Para Planalto, críticas de ministro da Saúde na TV forçam demissão

Um dia após Luiz Henrique Mandetta expressar insatisfações com Bolsonaro em entrevista ao "Fantástico", ala militar do Palácio do Planalto vê "insubordinação" e passa a defender a exoneração dele

A pressão para exonerar o ministro da Saúde, Luiz Henrique Mandetta, ganhou força, nesta segunda-feira, um dia após a entrevista exclusiva concedida ao "Fantástico", em que ele demonstrou insatisfação com posições do presidente Jair Bolsonaro sobre o enfrentamento do Governo contra a Covid-19.

Antes defensores da permanência de Mandetta no Ministério da Saúde em prol da estabilidade no Governo, ministros da ala militar do Palácio do Planalto começam a rever seus posicionamentos. Interlocutores do presidente Jair Bolsonaro interpretaram como uma provocação a entrevista de Mandetta, em que diz que o Governo precisa ter um discurso unificado no combate ao novo coronavírus.

Na avaliação de parte da ala militar do Planalto, Mandetta agiu com "covardia" e "molecagem" ao criticar publicamente o presidente. Esse grupo considerou a entrevista como uma tentativa de "forçar a sua demissão", já que Mandetta tem repetido que não vai pedir demissão, porque "médico não abandona paciente".

No "Fantástico", Mandetta fez questão de criticar pessoas que estejam afrouxando as regras de isolamento e mencionou pessoas que frequentam "padarias". Na última semana, o presidente circulou por Brasília, entrando em farmácia, padarias e cumprimentou apoiadores nas ruas.

"Quando você vê as pessoas entrando em padaria, entrando em supermercado, fazendo filas uma atrás da outra, encostadas, grudadas, pessoas fazendo piquenique em parque, isso é claramente uma coisa equivocada", afirmou o ministro na entrevista.

Outro fator de incômodo de aliados do presidente com a entrevista foi ela ter acontecido na presença do governador de Goiás, Ronaldo Caiado (DEM), dentro do Palácio das Esmeraldas. Antigo aliado, Caiado rompeu com Bolsonaro há duas semanas após o presidente pedir o fim do isolamento em pronunciamento.

Caiado

Assessores de Bolsonaro veem influência de Caiado nas declarações de Mandetta.

No sábado, Mandetta voou no mesmo helicóptero de Bolsonaro para Águas Lindas de Goiás, onde visitaram as obras do primeiro hospital de campanha construído pelo Governo Federal. Lá, Mandetta se incomodou com o presidente, por andar pelas ruas provocando aglomerações. Na volta, o ministro decidiu seguir para Goiânia com Caiado. Mandetta passou o fim de semana com o aliado do DEM.

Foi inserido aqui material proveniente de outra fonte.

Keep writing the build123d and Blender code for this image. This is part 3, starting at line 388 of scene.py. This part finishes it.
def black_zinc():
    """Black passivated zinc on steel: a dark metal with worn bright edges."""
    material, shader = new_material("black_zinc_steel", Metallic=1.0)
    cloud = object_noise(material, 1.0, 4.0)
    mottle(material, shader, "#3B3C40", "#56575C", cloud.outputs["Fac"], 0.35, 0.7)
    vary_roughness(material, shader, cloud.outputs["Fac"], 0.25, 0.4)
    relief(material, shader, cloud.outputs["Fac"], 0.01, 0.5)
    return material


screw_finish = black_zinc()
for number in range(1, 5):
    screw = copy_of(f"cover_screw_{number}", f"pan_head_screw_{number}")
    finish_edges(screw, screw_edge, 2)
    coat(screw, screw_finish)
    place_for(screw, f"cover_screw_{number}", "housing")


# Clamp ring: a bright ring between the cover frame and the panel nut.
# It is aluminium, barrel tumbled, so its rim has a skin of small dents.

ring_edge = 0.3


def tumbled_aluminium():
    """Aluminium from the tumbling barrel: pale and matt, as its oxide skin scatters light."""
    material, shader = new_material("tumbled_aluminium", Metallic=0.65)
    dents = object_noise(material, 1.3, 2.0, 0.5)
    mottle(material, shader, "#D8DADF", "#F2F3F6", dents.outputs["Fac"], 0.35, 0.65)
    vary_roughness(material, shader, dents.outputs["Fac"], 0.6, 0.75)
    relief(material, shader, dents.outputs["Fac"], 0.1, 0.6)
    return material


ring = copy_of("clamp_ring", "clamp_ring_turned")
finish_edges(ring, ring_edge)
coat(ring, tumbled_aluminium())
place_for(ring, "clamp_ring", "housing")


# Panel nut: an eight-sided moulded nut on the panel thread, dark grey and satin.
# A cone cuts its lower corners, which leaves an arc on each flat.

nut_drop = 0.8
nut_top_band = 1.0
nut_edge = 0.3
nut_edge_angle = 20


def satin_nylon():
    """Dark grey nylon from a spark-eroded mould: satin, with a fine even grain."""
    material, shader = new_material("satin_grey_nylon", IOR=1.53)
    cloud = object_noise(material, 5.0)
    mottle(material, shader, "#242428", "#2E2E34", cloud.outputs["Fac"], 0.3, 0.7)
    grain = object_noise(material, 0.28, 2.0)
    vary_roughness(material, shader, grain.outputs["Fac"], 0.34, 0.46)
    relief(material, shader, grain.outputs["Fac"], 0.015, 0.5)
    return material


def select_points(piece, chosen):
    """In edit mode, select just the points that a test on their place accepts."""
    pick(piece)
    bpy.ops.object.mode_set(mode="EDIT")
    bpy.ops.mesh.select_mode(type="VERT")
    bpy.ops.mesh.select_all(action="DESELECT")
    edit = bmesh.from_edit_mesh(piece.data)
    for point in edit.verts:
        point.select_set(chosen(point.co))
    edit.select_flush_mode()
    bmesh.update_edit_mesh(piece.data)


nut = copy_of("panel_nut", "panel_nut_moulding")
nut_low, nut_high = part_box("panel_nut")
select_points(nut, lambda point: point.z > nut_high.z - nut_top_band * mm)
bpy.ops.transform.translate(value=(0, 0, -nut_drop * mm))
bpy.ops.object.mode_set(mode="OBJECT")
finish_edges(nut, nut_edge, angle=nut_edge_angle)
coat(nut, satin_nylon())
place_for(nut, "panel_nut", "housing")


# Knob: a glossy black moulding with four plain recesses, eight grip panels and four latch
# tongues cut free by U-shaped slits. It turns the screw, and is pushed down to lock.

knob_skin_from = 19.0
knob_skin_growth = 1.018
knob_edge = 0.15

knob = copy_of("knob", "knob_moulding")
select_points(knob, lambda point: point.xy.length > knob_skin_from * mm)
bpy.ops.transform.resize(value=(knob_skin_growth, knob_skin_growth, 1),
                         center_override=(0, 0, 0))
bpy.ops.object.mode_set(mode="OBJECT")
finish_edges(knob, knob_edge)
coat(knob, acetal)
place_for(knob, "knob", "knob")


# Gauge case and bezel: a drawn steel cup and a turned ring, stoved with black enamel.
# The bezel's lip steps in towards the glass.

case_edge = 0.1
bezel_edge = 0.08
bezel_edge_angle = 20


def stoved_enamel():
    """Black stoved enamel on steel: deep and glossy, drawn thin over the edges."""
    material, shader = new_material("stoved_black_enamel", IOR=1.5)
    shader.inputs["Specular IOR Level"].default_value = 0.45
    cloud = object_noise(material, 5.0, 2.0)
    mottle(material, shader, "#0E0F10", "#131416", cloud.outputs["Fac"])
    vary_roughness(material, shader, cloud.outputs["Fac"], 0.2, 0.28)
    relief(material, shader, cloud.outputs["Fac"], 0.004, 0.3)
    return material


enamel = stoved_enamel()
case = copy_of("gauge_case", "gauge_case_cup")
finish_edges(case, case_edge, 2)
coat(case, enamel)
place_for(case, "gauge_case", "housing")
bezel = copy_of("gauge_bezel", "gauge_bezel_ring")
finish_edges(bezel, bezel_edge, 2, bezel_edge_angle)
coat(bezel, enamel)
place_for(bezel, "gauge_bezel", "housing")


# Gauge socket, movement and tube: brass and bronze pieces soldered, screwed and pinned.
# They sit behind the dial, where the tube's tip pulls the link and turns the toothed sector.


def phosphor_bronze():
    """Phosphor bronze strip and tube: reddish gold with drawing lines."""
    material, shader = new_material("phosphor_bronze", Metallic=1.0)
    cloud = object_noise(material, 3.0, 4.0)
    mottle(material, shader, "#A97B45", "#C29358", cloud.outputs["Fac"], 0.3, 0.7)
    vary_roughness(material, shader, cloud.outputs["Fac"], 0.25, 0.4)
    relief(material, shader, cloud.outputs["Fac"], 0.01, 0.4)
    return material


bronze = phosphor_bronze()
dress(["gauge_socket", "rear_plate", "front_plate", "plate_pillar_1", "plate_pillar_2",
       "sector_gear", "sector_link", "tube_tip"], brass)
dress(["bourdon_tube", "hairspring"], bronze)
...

Para militares, é inaceitável qualquer atitude de insubordinação e de desobediência hierárquica. O governo já fez recomendações para que coletivas do ministro da Saúde ocorram dentro do Palácio do Planalto, sob o comando do ministro da Casa Civil, Walter Braga Netto. Porém, para o grupo militar do Planalto, Mandetta mais uma vez se "veste de arrogância" e "enfrenta o presidente".

Principal conselheiro de Bolsonaro, o ministro Augusto Heleno (Gabinete de Segurança Institucional) avaliou a necessidade de sentir o clima ontem antes de qualquer definição sobre a permanência de Mandetta, afirmam seus aliados. Segundo interlocutores, Heleno ponderou que, apesar das provocações sobre a "visita à padaria" e o "discurso unificado", Mandetta repetiu as mesmas recomendações que já vinha fazendo para que a população fique em casa.

Ao deixar o Palácio da Alvorada, ontem, Bolsonaro já deu sinais que vai esperar para ouvir seus conselheiros antes de qualquer decisão.

Questionado sobre a entrevista do ministro da Saúde, Bolsonaro limitou-se a dizer que não "assistiu".

4 mil óbitos

Cotado para substituir Luiz Henrique Mandetta no comando da Pasta da Saúde, o deputado gaúcho Osmar Terra (MDT), ex-ministro da Cidadania, estimou que o saldo de brasileiros mortos pela Covid-19 não deve superar 4.000 óbitos. Até esta segunda-feira, o Ministério registrava 1.331 mortes pelo novo coronavírus. A estimativa foi dada em entrevista ao jornal argentino Clarín.

Além de Terra, os nomes do virologista Paolo Zanotto, do anestesiologista Luciano Azevedo, da oncologista Nise Yamagushi e do médico e contra-almirante Antonio Barra Torres, presidente da Anvisa, são cogitados para o cargo.